Publié le
jeudi, 2 novembre 2017 dans
Libertés
Ce 1er novembre, l’état d’urgence, faux-nez de l’état de siège, instauré après les dramatiques attentats de novembre 2015, ne sera pas reconduit. Bien qu’ayant vocation à s’appliquer pour une période limitée,« en cas de péril imminent résultant d’atteintes graves à l’ordre public », il aura été prolongé six fois par les gouvernements successifs, pour une durée totale inédite de près de vingt-quatre mois. Ce régime d’exception, créé en 1955 pendant la guerre d’Algérie, dénature fondamentalement le fonctionnement de notre démocratie par la confusion des pouvoirs qu’il entraîne. Durant cette période, des pouvoirs exceptionnels sont en effet transférés au ministre de l’Intérieur, aux préfets et à la police, contournant ainsi l’autorité judiciaire, sous prétexte de lutte contre le terrorisme.
La Ligue des droits de l’Homme déplore qu’aucun bilan précis n’en ait été dressé. La fonction d’affichage d’une réaction symbolique des pouvoirs publics face à l’horreur terroriste a donc primé sur les résultats. Des rapports parlementaires d’évaluation partielle, comme ceux d’associations de défense des droits, ont pourtant démontré que son efficacité réelle était très discutable et que des abus et dérives graves d’atteintes aux droits fondamentaux avaient été commis (détournement contre les mouvements sociaux ou écologistes, assignations à résidence et perquisitions abusives…). De plus, les poursuites et les procédures abouties en matière antiterroriste avec des mesures du droit commun montrent que, sans mesures dérogatoires, on peut répondre au terrorisme par un travail efficace entre police, renseignement et justice. La LDH regrette que le gouvernement n’en ait pas été tenu compte pour agir avec courage, réalisme et détermination, dans le cadre de l’Etat de droit.
Cette sortie de l’état d’urgence n’est, en fait, qu’apparente. L’adoption de la loi de sécurité intérieure et de lutte contre le terrorisme en reprend l’esprit malsain et l’essentiel des dispositions dont on a pourtant constaté les dérives, ceci en dépit des nombreuses alertes et des vives critiques d’institutions publiques nationales (Défenseur des droits, Commission nationale consultative des droits de l’Homme) et internationales (Rapporteuse des droits de l’Homme de l’ONU, Commissaire aux droits de l’Homme du Conseil de l’Europe), de syndicats de juges, d’avocats, d’associations de défense des droits dont la Ligue des droits de l’Homme.
Par ce texte désormais en vigueur, l’Etat de droit est profondément ébranlé.

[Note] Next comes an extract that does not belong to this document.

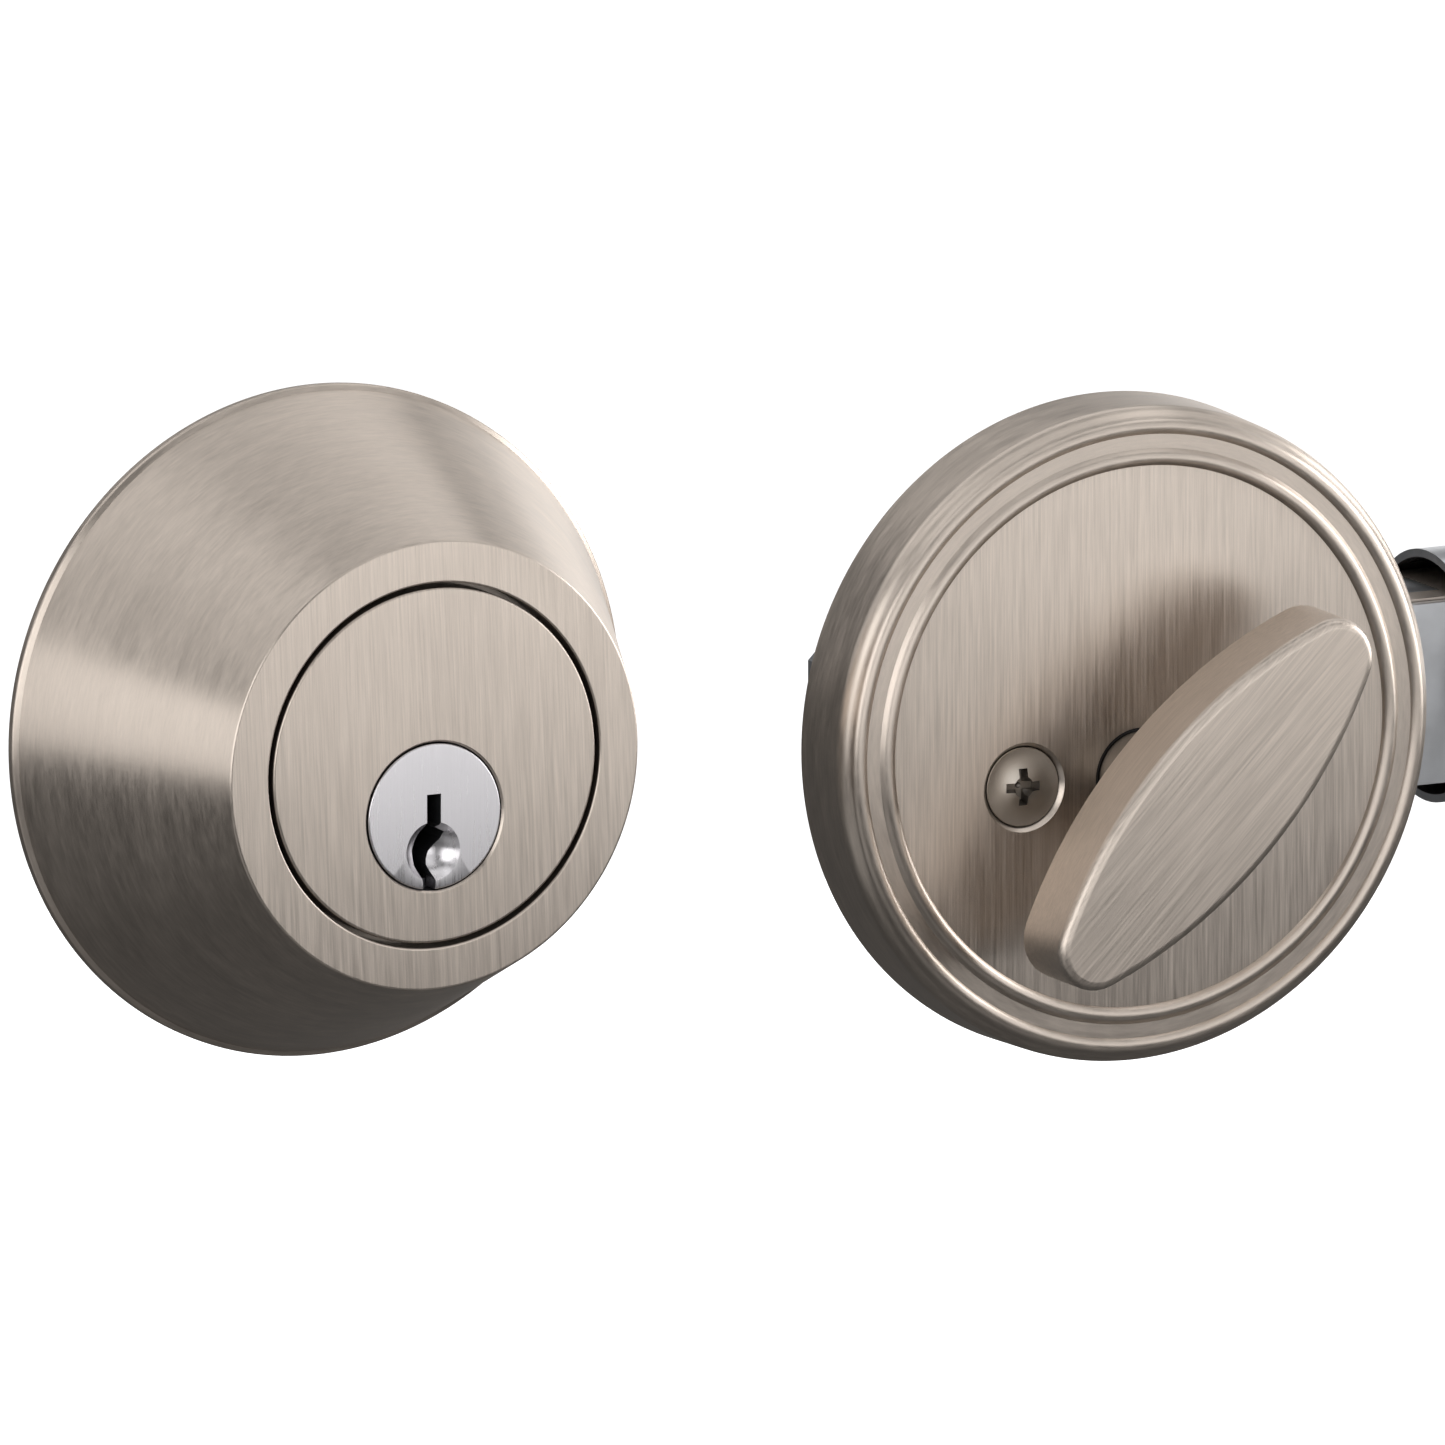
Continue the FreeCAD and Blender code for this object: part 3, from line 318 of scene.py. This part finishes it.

L’exception s’inscrit de manière permanente dans le droit commun, l’institution judiciaire est durablement affaiblie, la présomption de culpabilité devient la règle à l’égard d’une partie de la population qui sera, une fois de plus, stigmatisée. Les droits et libertés seront traités à l’aune des besoins de l’Etat avec l’autorisation de fichages de masse, de surveillances généralisées et de contrôles au faciès, au prétexte de lutter contre le terrorisme.
La LDH est vivement préoccupée de ces évolutions dangereuses qui conduisent à restreindre toujours plus les droits et libertés et qui envisagent non plus des auteurs d’infractions mais des suspects auxquels sont imposées des mesures administratives coercitives privatives ou restrictives de liberté, au motif d’une irresponsable illusion sécuritaire. Elle engagera avec ses partenaires un travail d’observation de la mise en œuvre de cette loi sur tous les territoires. Elle interviendra, par des recours judiciaires le cas échéant, en cas d’arbitraire, d’abus ou de stigmatisation en raison de l’origine ou de la religion. Face à ces lourds enjeux, la LDH appelle à un large débat sur l’équilibre à retrouver entre libertés et sécurité. La citoyenneté reste notre meilleure arme pour l’avenir de la démocratie.